Microfluidic Tunable Liquid Prisms for Solar Beam Steering and Concentration

Abstract

Concentrated photovoltaic (CPV) is an alternative solution to reduce the cost of solar PV systems by using less semiconductor materials. One key component in CPV systems is a solar tracker that enables to keep them in an optimal position to maximize solar concentration. However, CPV solar trackers typically are expensive, often unreliable and require lots of power, because they are composed of bulky, complex and heavy mechanical moving parts such as motors and supporting frames. These bulky and heavy tracking components make CPV systems difficult to be installed on building or residential rooftop. We present a microfluidic tunable liquid prim panel that enables to track the daily and seasonal sun’s motion and concentrate steered sunlight onto a solar cell for solar power generation. The panel consists of arrayed tunable liquid prisms. An apex angle in each prism is tuned by electrowetting, which allows incident light to be adaptively steered and focused onto a solar cell.

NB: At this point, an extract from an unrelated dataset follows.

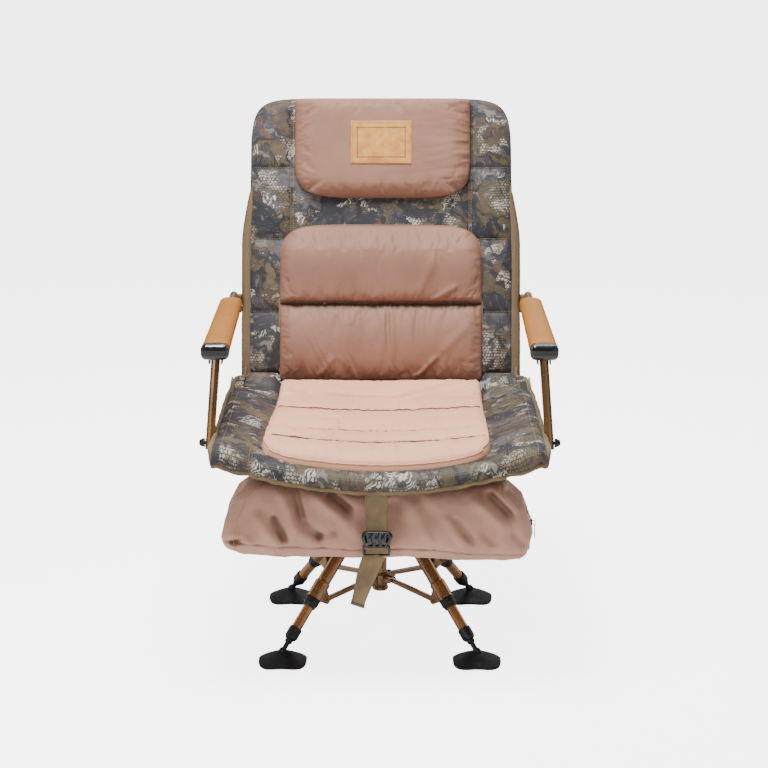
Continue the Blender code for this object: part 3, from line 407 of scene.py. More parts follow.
def stitches(name, runs, body, material, pitch=0.0042, length=0.003, radius=0.00042):
    """Sewn thread: one small bead per stitch along each run of (points, normals)."""
    verts, faces = [], []
    sides = 6
    turns = ring_angles(sides)[:, None]
    bead = [face[::-1] for face in tube_faces(len(BEAD_RINGS), sides)]
    for points, normals in runs:
        pts = resample(points, pitch)
        picks = np.linspace(0, len(normals) - 1, len(pts)).round().astype(int)
        ahead = unit(np.gradient(pts, axis=0))
        for point, direction, normal in zip(pts, ahead, np.asarray(normals)[picks]):
            ring = np.cross(direction, normal) * np.cos(turns) + normal * np.sin(turns)
            start = len(verts)
            for along, size, lift in BEAD_RINGS:
                verts.extend(point + direction * along * length + (ring * size + normal * lift) * radius)
            faces += [[start + index for index in face] for face in bead]
    return finish_mesh(name, verts, faces, None, body, (material, None))


def seam_shadow_cord(name, runs, body, width=0.0016):
    """Painted shadow: a dark sunk cord that stands for the shade along a sewn channel; each run is (points,
    normals).
    """
    profile = oval(width, width * 0.6, 6)
    return [sweep(f"{name}_{tag}", *run, profile, body, SEAM_SHADE) for tag, run in enumerate(runs)]


def grid_normals(points):
    """Unit normals of a grid of points."""
    return unit(np.cross(np.gradient(points, axis=0), np.gradient(points, axis=1)))


def squash_under_back(piece):
    """Give a piece its own copy of its mesh."""
    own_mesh(piece)


def inflate(obj, held, pressure, slack, cap, frames=20):
    """Stuff a piece by cloth simulation: held is how firmly each vertex stays (0 to 1)."""
    before = vertex_points(obj.data)
    group = obj.vertex_groups.new(name="held")
    for index, weight in enumerate(held):
        if weight > 0:
            group.add([index], float(weight), "REPLACE")
    modifier = obj.modifiers.new("stuffing", "CLOTH")
    settings = modifier.settings
    settings.quality = 6
    settings.mass = 0.15
    settings.tension_stiffness = 18
    settings.compression_stiffness = 12
    settings.shear_stiffness = 6
    settings.bending_stiffness = 0.35
    settings.use_pressure = True
    settings.uniform_pressure_force = pressure
    settings.shrink_min = -slack
    settings.vertex_group_mass = "held"
    settings.pin_stiffness = 1
    settings.effector_weights.gravity = 0
    modifier.collision_settings.use_collision = False
    modifier.point_cache.frame_start = 1
    modifier.point_cache.frame_end = frames
    scene = bpy.context.scene
    for number in range(1, frames + 1):
        scene.frame_set(number)
    graph = bpy.context.evaluated_depsgraph_get()
    shift = vertex_points(obj.evaluated_get(graph).data) - before
    size = np.linalg.norm(shift, axis=1, keepdims=True)
    shift *= cap * np.tanh(size / cap) / np.maximum(size, 1e-9)
    obj.modifiers.clear()
    obj.vertex_groups.clear()
    obj.data.vertices.foreach_set("co", (before + shift).ravel())
    obj.data.update()
    scene.frame_set(1)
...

Our systems consume very little power in the range of ∼mW as well as require no heavy and expensive supporting hardware or moving parts for solar tracking. We discuss concept, design and analytical estimation of the system performances. It is able to steer incoming light beam with incident angle up to α = ± 70°, while only causing additional optical reflection loss about 5 ∼ 10%. We have fabricated the liquid prism with a 1cm × 1cm aperture area and demonstrated apex angle modulation up to φ = ± 30°, and beam steering up to Δα = 14.6°. By eliminating expensive and inefficient motor-driven mechanical solar trackers, our optofluidic solar tracking system can offer a cost-effective CPV system with low power consumption for residential or building rooftop installation.